FAQ About Writing Friendship Songs
How do I write about a real friend without exposing them
Use generic details that feel true without naming specifics. Change names and certain dates and keep one small real detail for authenticity. If the detail is legally sensitive ask permission before release. You can tell the truth and still protect privacy by using an angle that is emotionally specific and factually vague.
Can a friendship song be romantic
Yes. Many songs blur lines between friendship and romance. Be clear whether the narrator is confessing romantic feelings or celebrating platonic love. If you mix both make sure the chorus communicates your intention so listeners do not misinterpret the message at a wedding.
Should I use group vocals in a friendship song
Group vocals create communal energy and are perfect for anthems or celebration tracks. For intimate confessions keep the verses single vocal and reserve gang vocals for the chorus to simulate a circle of friends agreeing with the narrator.
How long should a friendship song be
Most modern songs land between two and four minutes. Keep it as long as it has new information and momentum. If the chorus starts to feel repetitive before you planned to end the song cut a verse or shorten the bridge. Momentum matters more than a rigid runtime.
What if I have a lot of stories
Pick one arc to focus on. A song that tries to be a documentary will feel cluttered. You can always write multiple songs each focusing on a different story from the same friendship. Treat each song like a Polaroid not a history book.
How do I keep a friendship song from sounding cheesy
Swap broad adjectives for small actions. Use a concrete object and a specific time. Humility helps. Admit the awkward detail instead of the sweeping praise. A quiet embarrassing memory often feels more honest than the biggest praise you can invent.
Action plan you can use today
- Write one sentence that states your song s emotional promise. Turn it into a one or two word title if possible.
- Choose a structure from the three options and map sections on a single page with time targets.

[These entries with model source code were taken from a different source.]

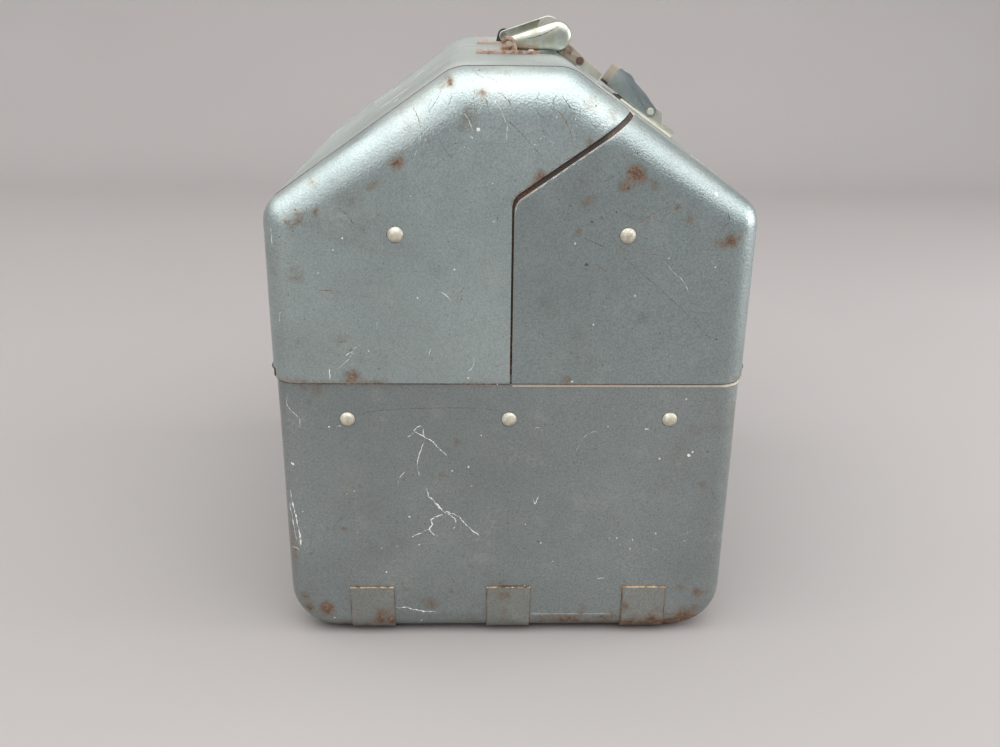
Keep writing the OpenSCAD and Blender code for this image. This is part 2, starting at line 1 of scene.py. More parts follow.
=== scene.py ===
"""Looks of the hip-roof steel case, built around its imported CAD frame. Metres, row frame."""
import json
import random
from itertools import groupby
from math import acos, atan2, copysign, cos, dist, exp, hypot, pi, radians, sin, sqrt, tan

import bmesh
import bpy
from mathutils import Matrix, Vector
from mathutils.bvhtree import BVHTree
from mathutils.noise import noise


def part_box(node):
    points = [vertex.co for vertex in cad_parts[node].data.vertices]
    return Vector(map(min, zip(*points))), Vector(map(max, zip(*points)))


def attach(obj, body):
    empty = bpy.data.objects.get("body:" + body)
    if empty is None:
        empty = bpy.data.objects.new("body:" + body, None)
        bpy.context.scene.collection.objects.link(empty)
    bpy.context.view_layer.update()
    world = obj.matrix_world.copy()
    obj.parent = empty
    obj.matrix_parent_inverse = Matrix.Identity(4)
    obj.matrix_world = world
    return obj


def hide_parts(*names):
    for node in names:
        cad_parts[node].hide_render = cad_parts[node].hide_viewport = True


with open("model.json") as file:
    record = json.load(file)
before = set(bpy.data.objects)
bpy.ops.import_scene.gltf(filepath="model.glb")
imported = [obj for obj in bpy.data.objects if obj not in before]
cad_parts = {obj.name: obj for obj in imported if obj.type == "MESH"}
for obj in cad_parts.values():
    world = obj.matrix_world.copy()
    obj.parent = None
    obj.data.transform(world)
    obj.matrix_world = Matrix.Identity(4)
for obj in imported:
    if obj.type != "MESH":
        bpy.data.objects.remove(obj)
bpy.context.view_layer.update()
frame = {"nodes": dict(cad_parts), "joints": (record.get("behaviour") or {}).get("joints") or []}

MM = 0.001

# ---- sizes

TUB_LOW, TUB_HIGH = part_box("base_tub")
CAP_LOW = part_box("left_front_cap")[0]
LID_HALF_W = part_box("right_front_cap")[1].x
LID_HALF_L = -CAP_LOW.y
SEAM_Z = CAP_LOW.z
TOP_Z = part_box("left_roof")[1].z
SHOULDER_Z = 250.6 * MM
FLAT_HALF = 29.25 * MM
CORNER_R = 16 * MM
BROW_R = 22 * MM
TUB_CORNER_R = 27 * MM
TUB_BEND_R = 12 * MM
LID_T = 1.0 * MM
TUB_T = 1.2 * MM
CAP_SEAM_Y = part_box("left_roof")[1].y
WALL_FOOT_Z = SEAM_Z + 6 * MM
FOOT_Y = LID_HALF_L - 5 * MM
RELIEF_Y = 138.5 * MM
ARM_SLOT = (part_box("right_arm_rear")[0].y - 0.8 * MM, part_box("right_arm_rear")[1].y + 0.8 * MM)
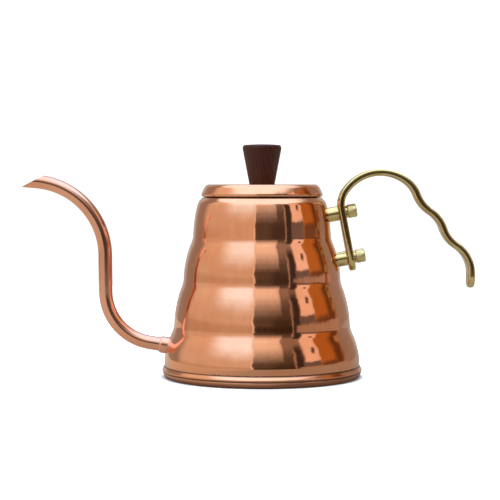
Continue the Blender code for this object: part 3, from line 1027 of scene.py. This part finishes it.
@dataclass
class Spout:
    """The gooseneck tube with its slanted mouth, and the ferrule where it meets the wall."""

    radius: float = 4.5
    sheet: float = 0.7
    bends: tuple[Bend, ...] = (
        Bend(None, 14.1), Bend(34.0, -80.0), Bend(None, 23.7), Bend(48.5, 84.5), Bend(None, 26.0),
    )
    fine: float = 2.5
    sharp: float = 40.0
    lip: Vector = Vector((-157.5, 0.0, 122.75))
    lip_slope: float = 26.8
    sides: int = 64
    knife: Vector = Vector((60.0, 30.0, 20.0))
    collar: tuple[Corner, ...] = (
        Corner(4.45, 0.0), Corner(5.5, 0.0), Corner(5.5, 5.3, 0.25), Corner(4.9, 6.4, 0.25),
        Corner(4.45, 6.4),
    )
    collar_start: float = 1.0
    collar_steps: int = 72

    def build(self, body: CopperBody) -> None:
        """Bends the tube, cuts its mouth and fits the ferrule.

        Args:
            body: The wall that the ferrule sits against.
        """
        start = stand_along(SPOUT_ROOT, heading_vector(SPOUT_HEADING))
        tube = Workpiece.start(
            "spout_pipe", bpy.ops.mesh.primitive_circle_add, start,
            vertices=self.sides, radius=self.radius * MM,
        )
        tube.edit()
        bpy.ops.mesh.select_all(action="SELECT")
        tube.bend_along(SPOUT_ROOT, SPOUT_HEADING, self.bends, self.fine)
        tube.close_up().wear(TUBE_COPPER, LINING).thicken(self.sheet)
        slope = Matrix.Rotation(math.radians(-self.lip_slope), 4, "Y")
        above = Matrix.Translation(self.lip * MM) @ slope @ raised(self.knife.z / 2)
        knife = Workpiece.block("mouth_cut", self.knife, above)
        tube.carve(knife).shade(self.sharp).install(Body.KETTLE, Slot.COPPER, "spout_tube")
        self.fit_collar(body)

    def fit_collar(self, body: CopperBody) -> None:
        """Turns the ferrule and saddles it to the wall.

        Args:
            body: The wall that it sits against.
        """
        axis = heading_vector(SPOUT_HEADING)
        collar = Workpiece.turned("spout_collar", self.collar, self.collar_steps, closed=True)
        collar.set_down(stand_along(SPOUT_ROOT + axis * self.collar_start, axis))
        collar.carve(body.solid("collar_saddle")).wear(TUBE_COPPER).shade()
        collar.install(Body.KETTLE, Slot.COPPER, "spout_ferrule")


# ---------------------------------------------------------------- handle


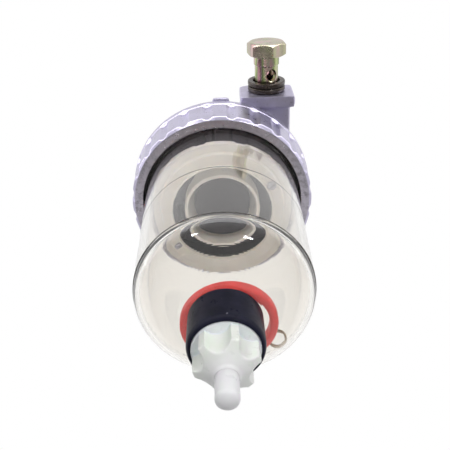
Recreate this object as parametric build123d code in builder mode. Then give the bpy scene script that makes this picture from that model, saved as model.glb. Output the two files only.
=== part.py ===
from build123d import *
from math import acos, cos, degrees, inf, radians, sin, sqrt
import os

# Fuel water separator with a clear bowl. Lengths in mm, +Z up.
# The origin is the middle of the machined mounting face on top of the head.
# The bowl hangs down the Z axis, the inlet port faces -Y and the outlet port +Y.

# Small breaks and roundings shared by several pieces
edge_break = 0.6
seal_gap = 0.02

# Levels below the mounting face
mount_to_ring = 33.0
ring_height = 25.0
bowl_length = 88.0
dome_height = 21.0

# Ring nut
ring_wall = 3.1
ring_rim_step = 0.4
ring_nose_step = 0.3
ring_face_step = 1.6
ring_bowl_gap = 1.1
ring_rim_height = 4.6
ring_chamfer = 1.7
lip_thickness = 4.2
thread_step = 4.6
thread_gap = 0.1
flute_count = 24
flute_r = 4.0
flute_depth = 1.3

# Bowl
bowl_top_r = 41.4
bowl_taper = 1.8
bowl_wall = 3.0
bowl_flange_gap = 0.6
bowl_flange_thickness = 4.0
shoulder_step = 0.35
dome_wall = 2.8
neck_r = 13.0
neck_length = 16.2
seat_margin = 0.6
neck_thread_r = 8.0
valve_seat_r = 5.5
valve_seat_length = 4.6

# Gasket under the head
gasket_thickness = 1.5
gasket_width = 4.6

# Head casting
skirt_wall = 5.9
skirt_top_gap = 0.6
head_flange_step = 1.4
head_flange_thickness = 5.0
shoulder_height = 3.0
shoulder_step_in = 6.4
ceiling_below_inlet = 4.0
hub_r = 25.0
hub_foot_r = 29.0
rib_thickness = 4.0
rib_root = 1.0
rib_root_r = 21.0
rib_turn = 37.0
mount_pad_x = 64.0
mount_pad_y = 34.0
mount_pad_corner = 9.0
mount_pad_thickness = 8.0
mount_web_inset = 4.0
mount_hole_spacing = 42.0
mount_hole_r = 4.25
mount_hole_depth = 15.0
centre_boss_r = 15.2
centre_boss_drop = 5.5
centre_boss_sink_r = 8.5
centre_boss_sink = 0.5
centre_way_r = 5.0
side_way_r = 2.0
side_way_count = 4
passage_r = 4.5
inlet_drop_y = 25.0
lug_x = 1.0
lug_width = 9.4
lug_stand = 3.1
lug_height = 2.8
lug_corner = 1.5

# Ports: the outlet stands higher and nearer the axis than the inlet
inlet_x = 26.8
inlet_face_y = 50.0
inlet_depth = 18.0
outlet_face_y = 31.0
outlet_depth = 13.2
port_pad_width = 30.0
port_pad_below = 13.0
port_pad_above = 10.0
port_pad_thickness = 6.0
port_neck_width = 24.6
port_neck_corner = 2.0
port_pad_top_corner = 4.0
port_pad_foot_corner = 0.8
port_thread_r = 7.0
port_thread_depth = 17.0

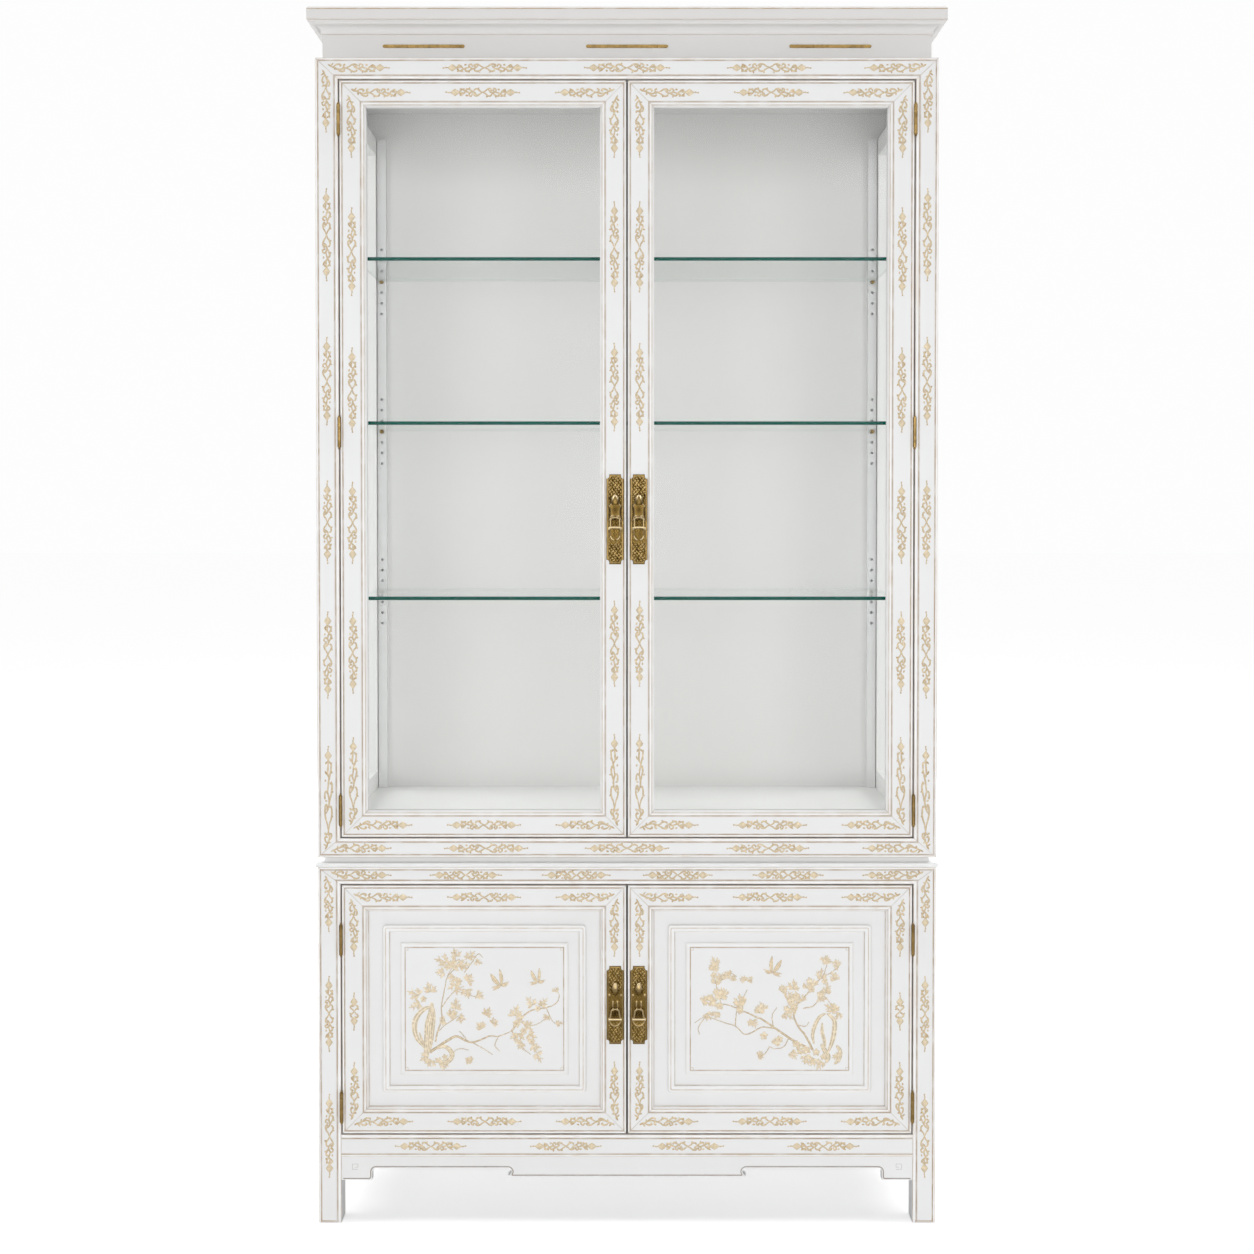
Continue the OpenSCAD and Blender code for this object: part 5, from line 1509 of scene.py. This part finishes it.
RIGHT_SCENE = Branches(
    boughs=(
        (2.0, ((60, 34), (72, 58), (86, 76), (92, 96), (86, 112), (88, 128), (92, 142))),
        (1.4, ((86, 112), (70, 128), (56, 146), (44, 158), (38, 172), (34, 188))),
        (1.1, ((76, 104), (60, 108), (50, 118), (40, 124), (24, 104))),
        (0.9, ((44, 158), (30, 164), (16, 176))),
        (2.2, ((66, 36), (96, 52), (122, 70), (142, 84), (160, 92), (178, 100), (196, 108), (214, 112),
               (236, 112))),
        (1.2, ((122, 70), (146, 72), (172, 60), (190, 74), (214, 82), (240, 90), (258, 80))),
        (1.0, ((190, 74), (188, 96), (180, 104))), (0.9, ((126, 72), (128, 92), (120, 106))),
        (0.9, ((178, 100), (176, 122), (170, 136))), (0.9, ((214, 112), (222, 138), (216, 158))),
        (0.8, ((216, 158), (200, 164), (188, 158))), (0.8, ((240, 90), (252, 72), (250, 60))),
        (0.9, ((100, 54), (108, 40), (122, 36), (134, 40))), (0.8, ((84, 76), (72, 74), (66, 82))),
        (0.8, ((132, 40), (140, 28), (150, 22))),
    ),
    sprays=(
        (96, 108, 14, 120), (104, 120, 14, 160), (112, 132, 13, 130), (92, 136, 14, 90), (88, 100, 13, 20),
        (108, 96, 13, 215), (78, 116, 12, 60), (70, 138, 13, 100), (58, 142, 12, 60), (46, 154, 14, 95),
        (36, 180, 12, 80), (44, 184, 10, 130), (16, 176, 12, 30), (22, 152, 13, 70), (38, 130, 13, 100),
        (50, 124, 12, 200), (22, 102, 15, 20), (14, 96, 10, -60), (182, 110, 15, 90), (174, 114, 12, 30),
        (188, 108, 12, 170), (150, 96, 14, 100), (142, 102, 12, 60), (214, 120, 15, 90), (224, 126, 14, 150),
        (206, 126, 13, 40), (232, 116, 14, 200), (246, 116, 14, 160), (224, 146, 13, 110), (212, 152, 12, 60),
        (228, 168, 15, 110), (222, 178, 12, 60), (198, 160, 12, 20), (190, 156, 9, -20), (238, 96, 12, 240),
        (222, 98, 11, 270), (160, 84, 10, 250), (174, 150, 10, 60), (162, 152, 9, 10), (124, 44, 12, 120),
        (86, 34, 14, 170), (96, 30, 12, 230), (72, 24, 14, 250), (58, 20, 13, 290), (44, 14, 12, 300),
        (152, 24, 10, 160), (16, 22, 11, 20),
    ),
    flowers=(
        (96, 116, 7, 0), (88, 126, 6.5, 20), (104, 104, 6, 40), (62, 136, 6.5, 10), (40, 150, 6, 0),
        (48, 128, 6, 30), (216, 108, 7, 15), (232, 122, 7, 40), (182, 100, 6.5, 0), (164, 80, 7, 10),
        (142, 58, 7.5, 20), (116, 52, 7, 0), (88, 44, 7, 30), (70, 34, 8, 0), (54, 30, 7, 20),
        (226, 160, 6.5, 0), (20, 104, 6, 0), (42, 22, 6, 10),
    ),
    birds=((128, 164, 21, 15),),
    strands=(
        (4.4, 1.4, 2, ((36, 96), (24, 84), (24, 64), (28, 46), (34, 30))),
        (3.6, 1.3, 2, ((38, 96), (48, 90), (56, 76), (60, 60), (58, 44))),
        (3.4, 1.3, 1, ((44, 80), (44, 64), (40, 48), (40, 34))),
        (4.6, 1.5, 3, ((46, 44), (40, 34), (34, 22), (38, 12))),
        (4.0, 1.3, 3, ((20, 42), (14, 32), (16, 18), (24, 10))),
    ),
    mirrored=True,
)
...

- Do the voice memo memory pass for ninety seconds and extract three images.
- Draft a chorus using the chorus recipe and test it by saying it out loud and texting it to a friend to see immediate reaction.
- Write verse one with camera details and keep verbs active. Do a quick prosody check by speaking the lines and tapping the rhythm.
- Record a simple demo with a single instrument. Add group vocals in the chorus if it feels like a party.
- Play it for three people who know the friend and ask what line they remember. Fix the one thing that gets in the way of clarity.